I’m sure a lot of people will scoff at that idea (especially the expats in Thailand), but is it really that crazy? Just for the sake of argument, let’s forget about the concept of a “good deal” vs. a “bad deal” or “ripoff” and just consider the value of what you are paying, and the value of what you might haggle over. Take this example:
One night we were headed back from a late dinner in Bangkok. It was just before the BTS (one of the public metro lines) would close. We could rush to the station and maybe catch it, and we would pay about 90 baht combined for the two of us to get home. There was a tuk-tuk sitting nearby on the street. We asked him how much to take us straight home, and his first offer was 100 baht. Now of course it’s the cardinal sin of haggling to accept the first offer, right? But we were faced with a choice to pay 100 baht to hop in right then and there and get taken straight to our front door, or we could rush to the nearest BTS station, pay around 90 baht, wait for the train, take it to our stop, and then walk the rest of the way home. We decided to accept the man’s offer.
100 baht is $3.16
90 baht is $2.85
The added convenience of the tuk-tuk seemed like a good use of an extra 10 baht ($0.32). Sure, we could have bargained with the driver and gotten the price EVEN LOWER – but is it always worth it? Let’s say we got it down to 80 baht with our poor haggling skills. That would have saved 20 baht ($0.64). Let’s say we were really good at haggling and got it all the way down to 60 baht. That would save 40 baht ($1.28). And if you compare these hypothetical values to the alternative of paying 90 baht for the BTS (because either way we needed to get home), then really the savings are even less. So for us, who don’t particularly enjoy the process of haggling, the savings simply were not worth the trouble.

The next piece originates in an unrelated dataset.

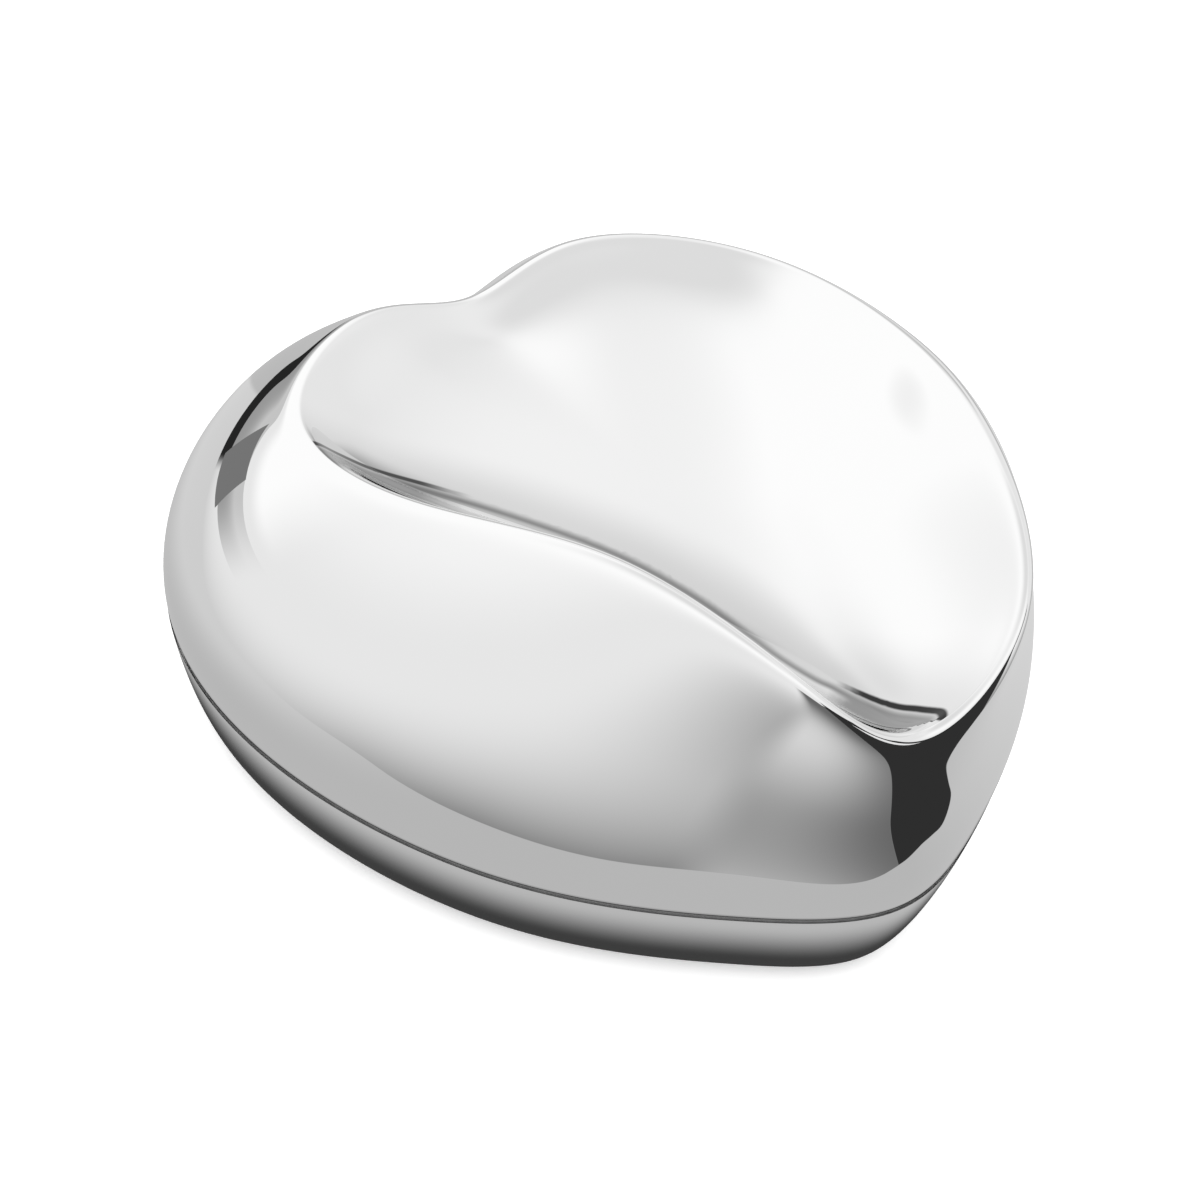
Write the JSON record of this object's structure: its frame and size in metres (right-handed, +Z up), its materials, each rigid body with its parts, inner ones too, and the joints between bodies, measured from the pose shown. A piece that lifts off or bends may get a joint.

Did we get a “bad deal”? By Bangkok tuk-tuk standards, yes. Undoubtedly. If we were in the same situation today, would we haggle? No. Absolutely not. The notion of a “good deal” vs. a “bad deal” is solely based on our own perception. If you took that tuk-tuk for 100 baht and didn’t realize that it was negotiable in the first place, there’s a strong chance you would be rejoicing about what an amazing deal it was to get a ride home for barely over $3. But if someone then informed you that the driver had “ripped you off” and the ride should have cost less, your mentality would change – that exact same ride would no longer be an amazing deal, it would be a poor one.
But why should we care? I’d bet your couch has at least $0.32 in it that is serving you no purpose at all, so why should you feel bad about spending an extra $0.32 to avoid a haggling situation that would make you uncomfortable?
Here is our advice: before you bargain for something, decide what value would make it worth it for you. Is it $1? $2? $5? Then figure out what that value equates to in the local currency. If you don’t foresee yourself getting a discount of AT LEAST that amount, give yourself permission to skip the haggling. Forget about the “good deal” vs. “bad deal” and think about pure value. And if you feel bad “overpaying,” you can treat every premium you pay as a convenience fee for not having to bargain!